Diese Punkte sprechen gegen langes Ansparen von Eigenkapital
Die Vorteile von Eigenkapital sind überzeugend, dennoch gibt es Argumente gegen das Ansparen von Eigenkapital vor dem Immobilienerwerb. Schließlich kann sich ja gerade eine unschlagbar gute Gelegenheit für Kaufinteressenten eröffnen, und die möchte man sich nicht entgehen lassen.

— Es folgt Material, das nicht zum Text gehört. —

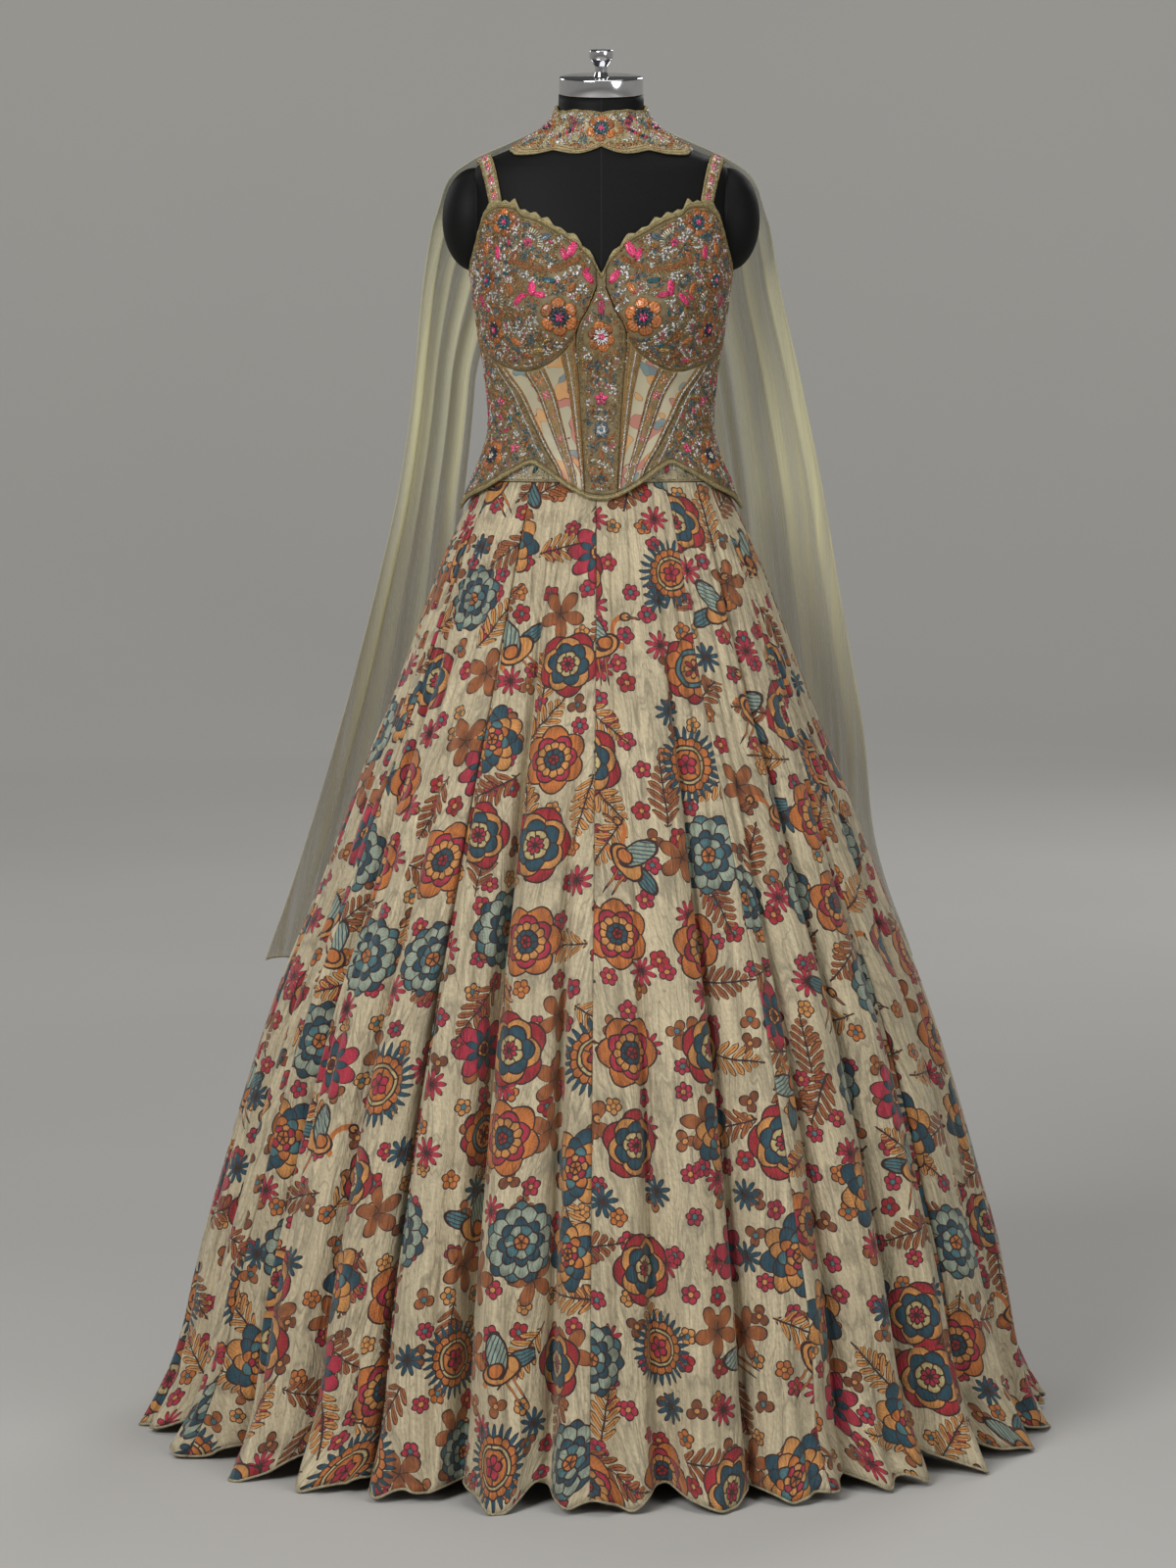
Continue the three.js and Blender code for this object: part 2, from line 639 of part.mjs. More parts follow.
// The phi of each column of the panels at the upper edge and at the hem, round from the back.
const ringOf = (half) => [...half.map((phi) => -phi).reverse(), ...half.slice(1, -1)];
const backColumns = [...phisAt(backPanel, BACK_COLUMNS, 1).slice(0, -1), 180];
const hemCentre = bodicePoint(frontPanel, 0, 0).phi;
const topColumns = ringOf([0, ...cupColumns.slice(0, -1), ...backColumns]);
const hemColumns = ringOf([
  0,
  hemCentre / 2,
  ...phisAt(frontPanel, FRONT_COLUMNS, 0).slice(0, -1),
  ...phisAt(sidePanel, SIDE_COLUMNS, 0).slice(0, -1),
  ...backColumns,
]);
add("choli_neck_binding", binding(topColumns, topAt, 1), goldCord);
add("choli_hem_binding", binding(hemColumns, hemAt, -1), goldCord);

// The height of the form's ridge at a distance from its centre plane.
function ridgeHeight(x) {
  let low = 1425;
  let high = 1560;
  for (let k = 0; k < 30; k += 1) {
    const middle = (low + high) / 2;
    if (readTable(FORM, "z", middle, "half") > x) low = middle;
    else high = middle;
  }
  return low;
}

// A strap from the top of a cup, over the shoulder and down to the back.
function strap(side) {
  const rows = 14;
  const place = (u, v, inner) => {
    const overFront = Math.min(1, v / 0.42);
    const overBack = Math.max(0, (v - 0.42) / 0.58);
    const x = 122 + 16 * overFront - 38 * overBack + (u - 0.5) * STRAP_WIDTH;
    const ridge = ridgeHeight(x) - 0.4;
    const rise = overBack > 0 ? Math.cos((Math.PI / 2) * overBack) : Math.sin((Math.PI / 2) * overFront);
    const edge = topAt(overBack > 0 ? 180 - phiAtX(x, 1370) : phiAtX(x, 1445));
    const low = edge + BINDING_WIDTH + 1.8;
    const z = low + (ridge - low) * rise;
    const phi = phiAtX(x, z);
    const turned = overBack > 0 ? 180 - phi : phi;
    return offForm(side * turned, z, STRAP_EASE + (1 - inner) * STRAP_WALL);
  };
  return wallGeometry(2, rows, place);
}
add("choli_strap_left", strap(-1), embroidery);
add("choli_strap_right", strap(1), embroidery);

// The beaded collar round the neck's foot, open at the centre back.
function collar() {
  const place = (u, v, inner) => {
    const phi = (2 * u - 1) * (180 - COLLAR_OPENING);
    const low = readTable(COLLAR_FOOT, "phi", Math.abs(phi), "z");
    const high = readTable(COLLAR_TOP, "phi", Math.abs(phi), "z");
    const z = THREE.MathUtils.lerp(low, high, v);
    return offForm(phi, z, COLLAR_EASE + (1 - inner) * COLLAR_WALL);
  };
  return wallGeometry(32, 3, place);
}
add("collar", collar(), embroidery);

// A net trail: sewn on the collar, smooth over the shoulder, and folded where it hangs free.
function netTrail(sections, side) {
  const levels = [NET_TOP, 1526, 1517, 1508, 1498, 1484, 1462, 1430, 1350, 1240, 1120, 980, 830, 680, 530];
  const table = sections.map((row) => ({ ...row, front: row.back, square: 2.1 }));
  const surface = (phi, z) => ovalPoint(table, phi, z);
  const place = (u, v, inner) => {
    const z = levels[Math.round(v * (levels.length - 1))];
    const free = 1 - smooth(NET_FREE, NET_ON_FORM, z);
    const turn = 2 * Math.PI * NET_FOLDS * u;
    const along = u + free * 0.021 * Math.sin(turn);
    const phi = THREE.MathUtils.lerp(readTable(table, "z", z, "from"), readTable(table, "z", z, "to"), along);
    const wave = free * NET_FOLD_DEPTH * (0.5 + 0.5 * Math.cos(turn));
    const p = surface(phi, z).addScaledVector(surfaceNormal(surface, phi, z), wave - inner * NET_WALL);
    const sewn = offForm(phi, z, COLLAR_EASE + COLLAR_WALL + NET_SEWN_GAP + (1 - inner) * NET_WALL);
    if (z === NET_TOP) p.copy(sewn);
    p.x *= side;
    return p;
  };
  return wallGeometry(16, levels.length - 1, place);
}
add("net_trail_left", netTrail(NET_LEFT, -1), net);
add("net_trail_right", netTrail(NET_RIGHT, 1), net);

// The form, its neck cap and knob, and the stand below it.
const wasm = await Module();
wasm.setup();

function toManifold(geometry) {
  const vertProperties = new Float32Array(geometry.attributes.position.array);
  const triVerts = new Uint32Array(geometry.index.array);
  return new wasm.Manifold(new wasm.Mesh({ numProp: 3, vertProperties, triVerts }));
}

function fromManifold(solid) {
  const mesh = solid.getMesh();
  const geometry = new THREE.BufferGeometry();
  geometry.setAttribute("position", new THREE.BufferAttribute(mesh.vertProperties, 3));
  geometry.setIndex(new THREE.BufferAttribute(mesh.triVerts, 1));
  return geometry;
}

function armCap(side) {
  const ball = new THREE.SphereGeometry(1, 24, 14);
  ball.deleteAttribute("normal");
  ball.deleteAttribute("uv");
  ball.rotateZ(Math.PI / 2);
  ball.scale(ARM_CAP.wide, ARM_CAP.deep, ARM_CAP.high);
  ball.translate(side * ARM_CAP.x, ARM_CAP.y, ARM_CAP.z);
  return toManifold(mergeVertices(ball, 1e-3));
}

// The form's columns stand closer together in front than at the back.
function formRing(turn, level) {
  const phi = turn < 240 ? -90 + turn * 0.75 : 90 + (turn - 240) * 1.5;
  return formPoint(phi, level);
}
const formLevels = [...FORM.map((row) => row.z), ...BUST_LEVELS].sort((a, b) => a - b);
const torso = toManifold(loftGeometry(48, formLevels, formRing));
const body = torso.add(armCap(-1)).add(armCap(1));
add("form_body", fromManifold(body), formCloth);

const head = new THREE.Group();
head.position.set(0, 0, NECK_TOP + 0.4);
head.rotation.x = deg(NECK_TILT);
garment.add(head);

// A body turned about +Z from a profile of radius and height.
function turned(profile, segments) {
  const points = profile.map(([radius, height]) => new THREE.Vector2(radius, height));
  const geometry = new THREE.LatheGeometry(points, segments);
  geometry.rotateX(Math.PI / 2);
  geometry.deleteAttribute("normal");
  geometry.deleteAttribute("uv");
  return mergeVertices(geometry, 1e-3);
}
const CAP_PROFILE = [
  [0, 0],
  [CAP_RADIUS, 0],
  [CAP_RADIUS, CAP_HEIGHT - 2],
  [CAP_RADIUS - 2, CAP_HEIGHT],
  [0, CAP_HEIGHT],
];
const KNOB_PROFILE = [
  [0, 0],
  [9, 0],
  [7.4, 4],
  [7, 9],
  [9, 15],
  [13.4, 20],
  [14, 22],
  [14, KNOB_HEIGHT - 1.5],
  [12.5, KNOB_HEIGHT],
  [0, KNOB_HEIGHT],
];
const cap = add("form_neck_cap", turned(CAP_PROFILE, 40), chrome);
const knob = add("form_neck_knob", turned(KNOB_PROFILE, 20), chrome);
head.add(cap, knob);
knob.position.z = CAP_HEIGHT + SEAM_GAP;

const POLE_HEIGHT = FORM_FOOT - BASE_HEIGHT - 2 * SEAM_GAP;
const POLE_PROFILE = [
  [0, 0],
  [POLE_RADIUS, 0],
  [POLE_RADIUS, POLE_HEIGHT],
  [0, POLE_HEIGHT],
];
const BASE_PROFILE = [
  [0, 0],
  [BASE_RADIUS, 0],
  [BASE_RADIUS, BASE_HEIGHT - 4],
  [BASE_RADIUS - 5, BASE_HEIGHT],
  [0, BASE_HEIGHT],
];
add("stand_pole", turned(POLE_PROFILE, 24), standMetal).position.z = BASE_HEIGHT + SEAM_GAP;
add("stand_base", turned(BASE_PROFILE, 40), standMetal);

export default garment;
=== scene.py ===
"""Lehenga choli on a dress form: printed skirt, beaded bodice, collar and net trails."""
import math

import bmesh
import bpy
import numpy as np
from bpy.props import FloatProperty, FloatVectorProperty, IntProperty, PointerProperty
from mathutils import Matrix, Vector


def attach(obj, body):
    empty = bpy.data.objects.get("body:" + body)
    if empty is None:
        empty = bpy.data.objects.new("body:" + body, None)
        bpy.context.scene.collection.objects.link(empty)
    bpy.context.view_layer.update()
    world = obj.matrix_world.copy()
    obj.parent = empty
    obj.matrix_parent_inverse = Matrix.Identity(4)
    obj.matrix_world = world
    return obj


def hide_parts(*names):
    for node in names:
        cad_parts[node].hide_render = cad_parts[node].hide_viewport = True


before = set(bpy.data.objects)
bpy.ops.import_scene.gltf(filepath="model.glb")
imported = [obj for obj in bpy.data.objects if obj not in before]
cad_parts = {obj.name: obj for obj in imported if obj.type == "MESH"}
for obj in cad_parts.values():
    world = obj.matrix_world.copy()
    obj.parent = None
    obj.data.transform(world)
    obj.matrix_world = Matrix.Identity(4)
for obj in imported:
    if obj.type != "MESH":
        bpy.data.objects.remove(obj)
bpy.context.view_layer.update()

bl_info = {
    "name": "Lehenga Choli on a Dress Form",
    "version": (1, 0, 0),
    "blender": (4, 5, 0),
    "location": "3D View > Sidebar > Lehenga",
    "description": "Cuts, sews, prints and beads a lehenga choli round its packed solids",
    "category": "Object",
}

MM = 0.001
SIDES = ((-1, "left"), (1, "right"))

# Sizes in millimetres, as in the part's source
SEAM_GAP = 0.3
CUP_SEAM_SPARE = 0.8
SKIRT_WALL = 1.7
BODICE_WALL = 2.2
BODICE_EASE = 2.4
BINDING_WIDTH = 5.5
BINDING_EXTRA = 0.8
STRAP_WIDTH = 13
STRAP_WALL = 2.2
STRAP_EASE = 1.9
COLLAR_WALL = 2.2
COLLAR_EASE = 1.3
COLLAR_OPENING = 2.5
NET_WALL = 1
NET_TOP = 1540
NET_SEWN_GAP = 0.55
NET_ON_FORM = 1475
NET_FREE = 1425
GORES = 12
WAISTBAND_TOP = 1157
WAISTBAND_FOOT = 1128.2
WAISTBAND_WALL = 2
SKIRT_TOP = 1127.6
NECK_TOP = 1583
NECK_TILT = 9
FIRST_SEAM = -1.5
HEM_KICK = 12
HEM_KICK_HEIGHT = 90
HEM_LIFT = 14
HEM_ROLL = 1.6
LOBE_OUT = 38
LOBE_LIFT = 20
FLUTTER_OUT = 5
FLUTTER_LIFT = 4
SIDE_SEAM = 88
CUP_START = 1.3
BUST_X = 65
BUST_Z = 1324
BUST_RISE = 28
BUST_WIDE = 46
BUST_HIGH = 45
CAP_RADIUS = 49.8
CAP_HEIGHT = 21
KNOB_HEIGHT = 31
ARM_CAP = {"x": 150, "y": 11, "z": 1437, "wide": 38.5, "deep": 46, "high": 61}

# How finely the scene's own pieces are drawn
FORM_COLUMNS = 112
FORM_ROWS = 80
BINDING_COLUMNS = 432
BINDING_ROWS = 7
NET_COLUMNS = 76
NET_ROWS = 112

# The stage, in metres, and the camera's lens in millimetres
SWEEP_RADIUS = 12.0
SWEEP_BEND = 2.5
SWEEP_HEIGHT = 4.5
LENS = 102.04
SENSOR = 36


def table(columns, *rows):
    """Named columns of a table, as arrays."""
    return dict(zip(columns.split(), np.array(rows, float).T))


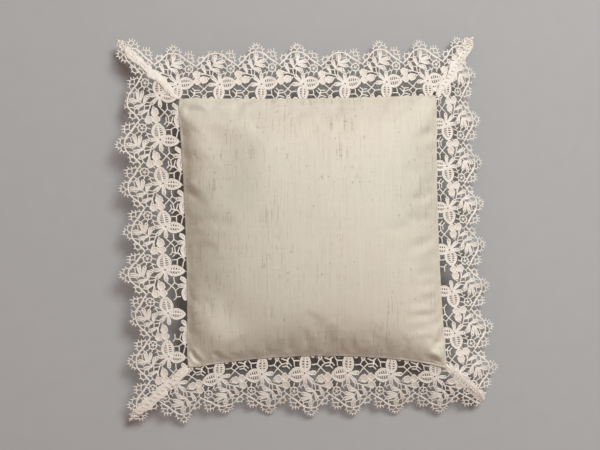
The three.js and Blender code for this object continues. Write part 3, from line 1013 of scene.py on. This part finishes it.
def draw_net(pattern):
    bars = [
        [(-4.4, 9.3), (-9.4, 9.5), (-11.4, 12.2), (-10.2, 14.6)], [(-9.4, 9.5), (-9.0, 4.8)],
        [(-13.2, 3.2), (-15.9, 5.3), (-20.4, 5.2)], [(-15.9, 5.3), (-15.4, 9.8)],
        [(-21.0, 11.2), (-17.6, 10.2), (-15.4, 9.9), (-12.8, 12.2), (-10.2, 14.7), (-5.6, 13.8),
         (-2.2, 13.2)],
        [(6.6, 6.2), (11.5, 6.8), (13.6, 9.6)], [(11.5, 6.8), (14.7, 4.2), (19.6, 0.0)],
        [(10.8, 0.2), (14.7, 4.2), (18.6, 7.0), (24.6, 7.6), (27.6, 5.4)], [(18.6, 7.0), (16.4, 9.8)],
        [(24.6, 7.6), (24.2, 11.4)], [(5.8, 12.2), (8.0, 12.6)], [(-8.6, 14.6), (-9.0, 18.0)],
        [(1.5, 15.2), (1.5, 18.2)], [(6.4, 12.0), (8.6, 15.2), (8.8, 18.2)],
    ]
    for bar in bars:
        cord(pattern, bar, *BAR)


def draw_half_flower(pattern):
    leaf(pattern, (14.3, 17.2), (14.5, 9.6), 2.0)
    leaf(pattern, (12.6, 16.6), (6.6, 11.8), 1.9)
    petal(pattern, (15.6, 17.0), (28.0, 14.8), 4.3)


HEADER_TOP = 22.5
# The pattern is drawn with its flowers this far apart, in mm.
DRAWN_REPEAT = 39.2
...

- Teure Ansparphase: Vor dem Eigenheimerwerb wohnen die meisten Käufer zur Miete. Die Mietkosten sind vor allem in den Großstädten inzwischen sehr hoch. Neben der Miete noch eine hohe Sparrate fürs Eigenheim zu schultern, dürfte für viele Haushalte schwierig sein. Zahlt eine Familie bereits 1.500 Euro monatlich an den Vermieter, bleibt für den Kapitalaufbau kaum noch etwas übrig. Um nicht über viele Jahre zu sparen und am Ende doch nur einen unwesentlichen Eigenkapitalanteil zur Finanzierung beitragen zu können, kann es besser sein, gleich zu kaufen. Schließlich sparen Eigenheimbesitzer fortan die Miete. Diese Ersparnis erleichtert die Finanzierung auch größerer Darlehensbeträge.
- Lange Finanzierungsdauer: Beim Immobilienerwerb spielt aufgrund der meist langen Finanzierungsdauer das Alter des Kreditnehmers eine wichtige Rolle. Da Banken die langfristige Bedienbarkeit des Darlehens prüfen und sicherstellen müssen, haben ältere Eigenheimkäufer nicht selten Schwierigkeiten, eine akzeptable Finanzierung zu bekommen. Wer sich zum Beispiel mit 40 entschließt eine Familie zu gründen und anschließend zehn Jahre lang Eigenkapital anspart, hat seine Ausgangsposition für die Eigenheimfinanzierung nicht unbedingt verbessert. In diesem Fall kann es besser sein, schneller zum Immobilienkauf zu schreiten. Denn Jüngere, die noch eine lange Erwerbsphase vor sich haben, haben bei Finanzierungsverhandlungen oft bessere Karten.